Friday, January 19

13:45: Tea and Coffee

14:15: Opening Addresses: Felix Otto; Matthias Winiger; Armin B. Cremers; Peter Finger; Wolfgang Lück; Friedrich Hirzebruch

15:15: Tea and Coffee

16:00: Michael Hopkins (Harvard): Classical and quantum invariants in algebraic topology

Abstract: Over the past couple of decades, the mathematical demands of theoretical physics have engendered a re-evaluation of many fundamental mathematical questions. In this talk I will describe the issues that led, more than one hundred years ago, to the apparatus of "algebraic topology," in which sophisticated, qualitative measurements of shape are made. The modern take on these old questions is leading to a new conception of the most basic aspects of geometry. I will describe this new geometry, and some examples that, in retrospect, are representative of its new features.

17:00: Tea and Coffee

17:30: László Lovász (Budapest): Very large graphs

Abstract: There are many areas of science where huge networks (graphs) are central objects of study: the internet, the brain, various social networks, VLSI, statistical physics, etc. To study these graphs, new paradigms are needed: What are meaningful questions to ask? When are two huge graphs "similar"? How to scale down these graphs without changing their fundamental structure? How to generate random examples with the desired properties? A reasonably complete answer can be given in the case when the huge graphs are dense (in the more diffcult case of sparse graphs there are only partial results). Among others, a "limit" of growing graph sequences can be defined in the form of a 2-variable measuable function, which is often nice and smooth, and whose analytic properties reflect important graph-theoretic properties of the members of the sequence. For example, Szemeredi's Regularity Lemma is equivalent to a compactness result in this setting. The talk will survey joint work with Christian Borgs, Jennifer Chayes, Balazs Szegedy, Vera Sos and Katalin Vesztergombi.

18:30: Food and Music

Saturday, January 20

10:00: Elliott Lieb (Princeton): The Stability of Matter and Quantum Electrodynamics

Abstract: Ordinary matter is held together with electromagnetic forces, and the dynamical laws governing the constituents (electrons and nuclei) are those of quantum mechanics, i.e., Schroedinger's equation. These laws, found a century ago, were able to account for the fact that electrons do not fall into the nuclei and thus atoms are quite robust. It was only in 1967 that Dyson and Lenard were able to show that matter in bulk was also stable and that two stones had a volume twice that of one stone. Simple as this may sound, the conclusion is not at all obvious and hangs by a thread – namely Pauli's "exclusion principle" (which states that two electrons cannot be in the same state or that Schroedinger's equation has to be restricted to antisymmetric functions). In the ensuing three decades much was accomplished to clarify, simplify and extend this result. We now understand that matter can, indeed, be unstable when relativistic effects and magnetic fields are taken into account – unless the electron's charge is small enough (which it is, fortunately). These delicate and non-intuitive conclusions will be summarized. The requisite mathematical apparatus needed for these results is itself interesting.

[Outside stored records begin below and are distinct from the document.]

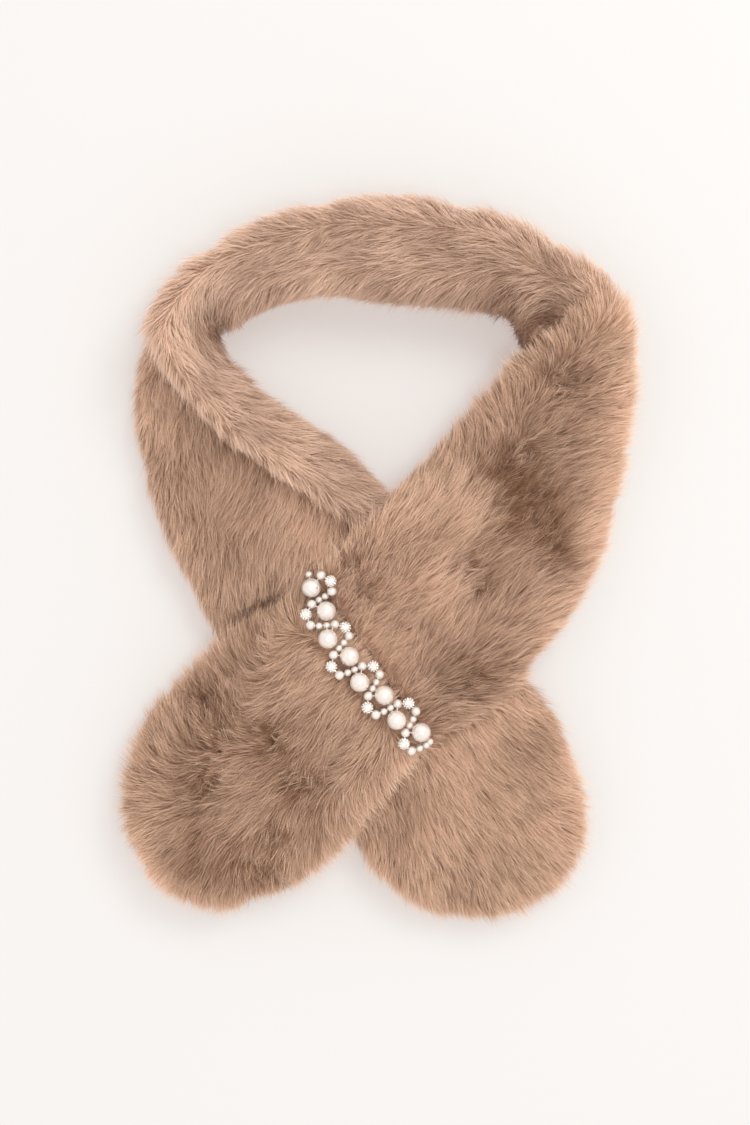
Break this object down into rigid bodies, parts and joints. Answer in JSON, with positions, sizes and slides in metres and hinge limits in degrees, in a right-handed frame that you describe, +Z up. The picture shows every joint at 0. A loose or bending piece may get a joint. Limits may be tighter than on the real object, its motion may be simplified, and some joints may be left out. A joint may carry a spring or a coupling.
{
  "type": "fur collar wrap",
  "caption": "Pull-through collar wrap of double-faced plush fur, laid flat and crossed, its upper end drawn through a sewn loop of strung pearls.",
  "frame": {"origin": "middle of the underside of the laid wrap, on the surface it lies on", "axes": "+Y to the back of the neck, +X to the wearer's left as laid, +Z up from the surface"},
  "size_m": [0.2632, 0.3726, 0.061],
  "materials": {
    "fur_outer": "soft plush pile, satin sheen",
    "fur_inner": "soft plush pile, satin sheen",
    "pearl": "pearl lustre",
    "crystal": "faceted, set close together on a ball"
  },
  "bodies": {
    "root": {"left_front": "fur_outer", "under_tail": "fur_outer", "back_neck": "fur_inner", "right_front": "fur_outer", "upper_tail": "fur_outer", "pearl_loop": "pearl"}
  },
  "joints": []
}
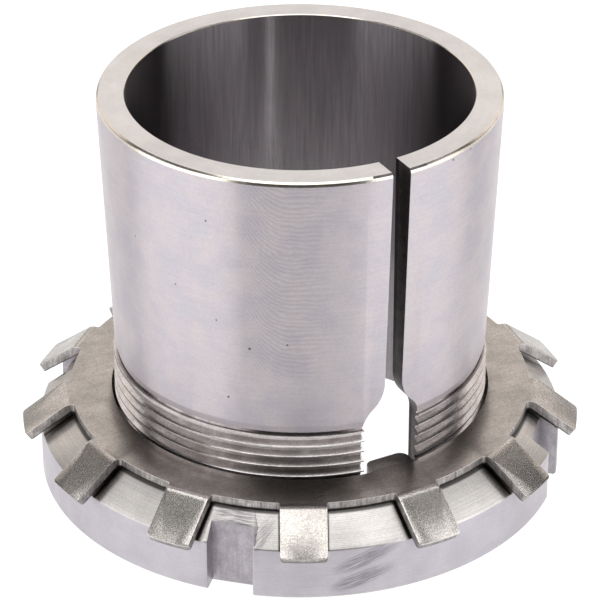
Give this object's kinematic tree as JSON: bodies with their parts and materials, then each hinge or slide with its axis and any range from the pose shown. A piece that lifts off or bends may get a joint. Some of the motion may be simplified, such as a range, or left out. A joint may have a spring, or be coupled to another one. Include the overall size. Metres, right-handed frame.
{
  "type": "adapter sleeve with lock washer and lock nut",
  "caption": "Split taper sleeve with a plain bore, an outside taper and a threaded end that carries a tabbed lock washer and a slotted lock nut.",
  "frame": {"origin": "on the sleeve's axis, in the plane of the nut's outer face, which is level with the sleeve's threaded end", "axes": "+Z along the axis, from the threaded end towards the large end of the taper; -Y through the sleeve's slit and the washer's tang"},
  "size_m": [0.0748, 0.0743, 0.055],
  "materials": {
    "turned_steel": "finely turned and polished bright steel, bare",
    "pressed_steel": "tumbled sheet steel, grey, with bright sheared edges",
    "nut_steel": "turned steel with fine rings on the chamfer, bare"
  },
  "bodies": {
    "sleeve": {"sleeve": "turned_steel"},
    "washer": {"lock_washer": "pressed_steel"},
    "nut": {"lock_nut": "nut_steel"}
  },
  "joints": [
    {"name": "washer_slide", "type": "slide", "parent": "sleeve", "child": "washer", "axis": [0, 0, 1], "range_m": [-0.01051, 0.00601]},
    {"name": "nut_turn", "type": "hinge", "parent": "washer", "child": "nut", "pos_m": [0, 0, 0], "axis": [0, 0, 1], "range_deg": [-2520, 1440]}
  ],
  "couplings": [
    {"joint": "washer_slide", "follows": "nut_turn", "m_per_rad": 0.00023873}
  ]
}
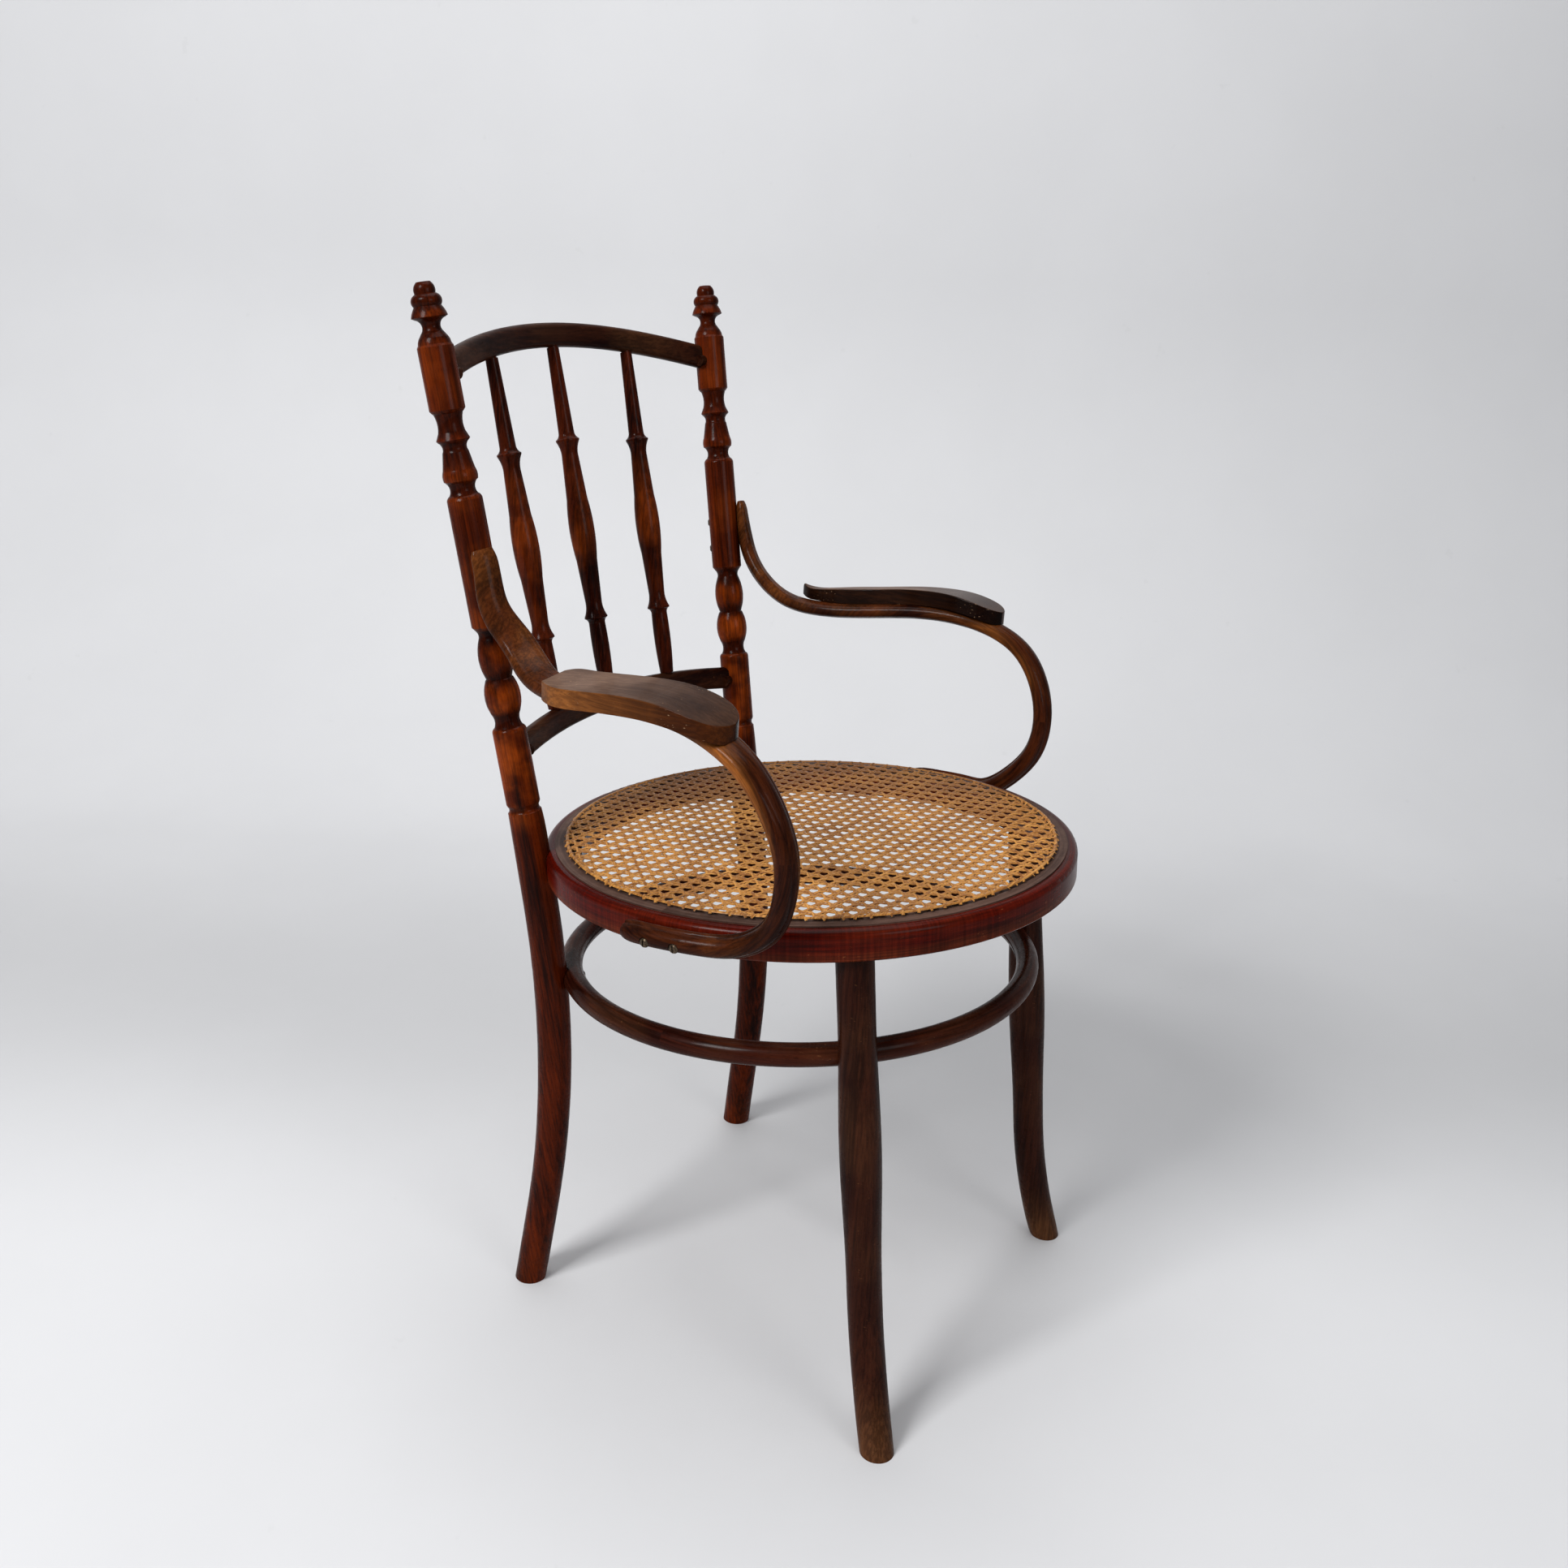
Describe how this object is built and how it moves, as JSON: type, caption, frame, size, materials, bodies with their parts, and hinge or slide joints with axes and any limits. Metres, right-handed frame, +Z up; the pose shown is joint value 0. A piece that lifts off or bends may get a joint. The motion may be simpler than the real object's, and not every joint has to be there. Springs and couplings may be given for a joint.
{
  "type": "armchair",
  "caption": "Bentwood armchair with a round caned seat, turned spindle back, looped arms with flat pads, and a hoop tying the legs.",
  "frame": {"origin": "on the floor under the middle of the chair's bounding box", "axes": "+Z up, -Y towards the front of the chair (the way the sitter faces), +X to the sitter's left"},
  "size_m": [0.5393, 0.5531, 0.9019],
  "materials": {
    "seat_wood": "dark red-brown stain, glossy polish worn on the shoulder",
    "turned_wood": "dark red-brown stain, glossy polish",
    "bent_wood": "dark brown stain, glossy polish, worn golden at the edges",
    "pad_wood": "brown stain, worn dull on top and golden at the sides",
    "cane": "split cane, aged golden brown, low sheen",
    "screw_metal": "dark tarnished slotted heads"
  },
  "bodies": {
    "root": {"seat_ring": "seat_wood", "cane_panel": "cane", "cane_binder": "cane", "back_post_left": "turned_wood", "back_post_right": "turned_wood", "front_leg_left": "turned_wood", "front_leg_right": "turned_wood", "leg_hoop": "bent_wood", "crest_rail": "bent_wood", "lower_back_rail": "bent_wood", "spindle_left": "turned_wood", "spindle_middle": "turned_wood", "spindle_right": "turned_wood", "arm_left": "bent_wood", "arm_right": "bent_wood", "arm_pad_left": "pad_wood", "arm_pad_right": "pad_wood", "arm_post_screws": "screw_metal", "arm_foot_screws": "screw_metal", "arm_pad_screws": "screw_metal", "hoop_screws": "screw_metal", "seat_to_post_screws": "screw_metal"}
  },
  "joints": []
}
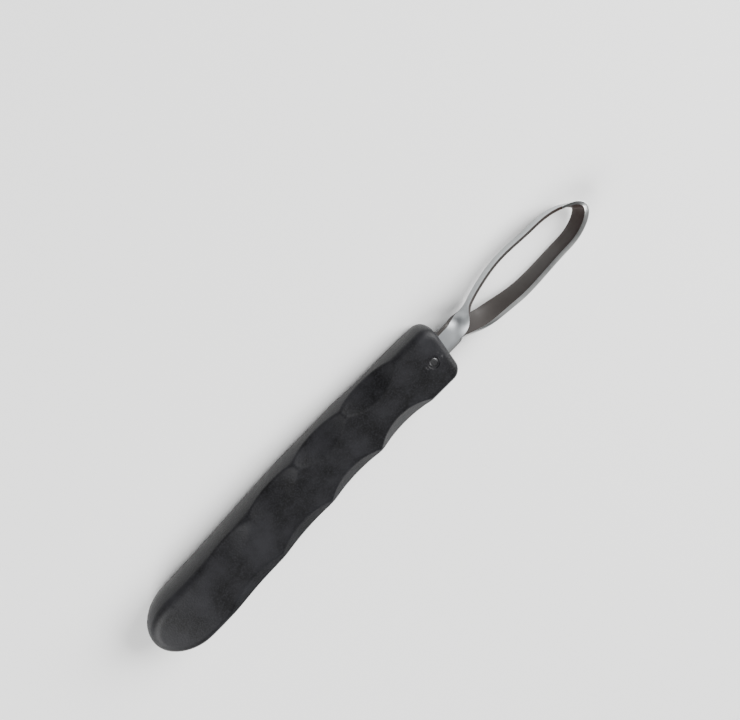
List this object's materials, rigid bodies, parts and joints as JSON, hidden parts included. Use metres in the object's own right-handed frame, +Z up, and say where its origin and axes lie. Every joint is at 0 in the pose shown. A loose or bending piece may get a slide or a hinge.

Finally, we can now hope to begin an analysis of the half-century old question about the ultimate theory of ordinary matter, called quantum electrodynamics (QED). This is an experimentally successful theory, but one without a decent mathematical foundation. Some recent, very preliminary steps to resolve the problems of QED will be presented.

11:00: Tea and Coffee

11:30: Andreu Mas-Colell (Barcelona): Adaptive Play in Game

Abstract: Adaptive behaviour in repeated interacting social systems modelled as games will be considered. In particular, fictitious play and regret matching will be presented as instances of adaptive play. Convergence results of sample play to the static equilibrium notion of correlated equilibrium will be presented. The role of mathematical approachability theorems à la Blackwell will be highlighted.

12:30: Lunch Break

14:00: Wendelin Werner (Paris): Macroscopic randomness

Abstract: Probability theory and statistical physics are concerned with the understanding of big systems that are built out of a large number of random microscopic inputs. I will discuss some examples in order to illustrate the different types of possible behaviours of such large systems, focusing in particular on two-dimensional models, that turn out to be closely related to various branches of mathematics.

15:00: Tea and Coffee

15:30: Douglas Arnold (Minneapolis): The geometrical basis of numerical stability

Abstract: The accuracy of a numerical solution to a partial differential equation depends on the consistency and stability of the discretization method. While consistency is usually elementary to establish, stability of numerical methods can be subtle, and for some key PDE problems the development of stable methods is extremely challenging. The finite element exterior calculus is a new theoretical approach to the design and understanding of discretizations for a variety of systems of partial differential equations. This approach obtains stability by developing discretizations which are compatible with the geometrical and topological structures which underlie well-posedness of the PDE problem being solved. In this talk we will illustrate some of the challenges surrounding the development of stable algorithms, and then introduce the basic structures and constructions of finite element exterior calculus, and discuss some of its applications.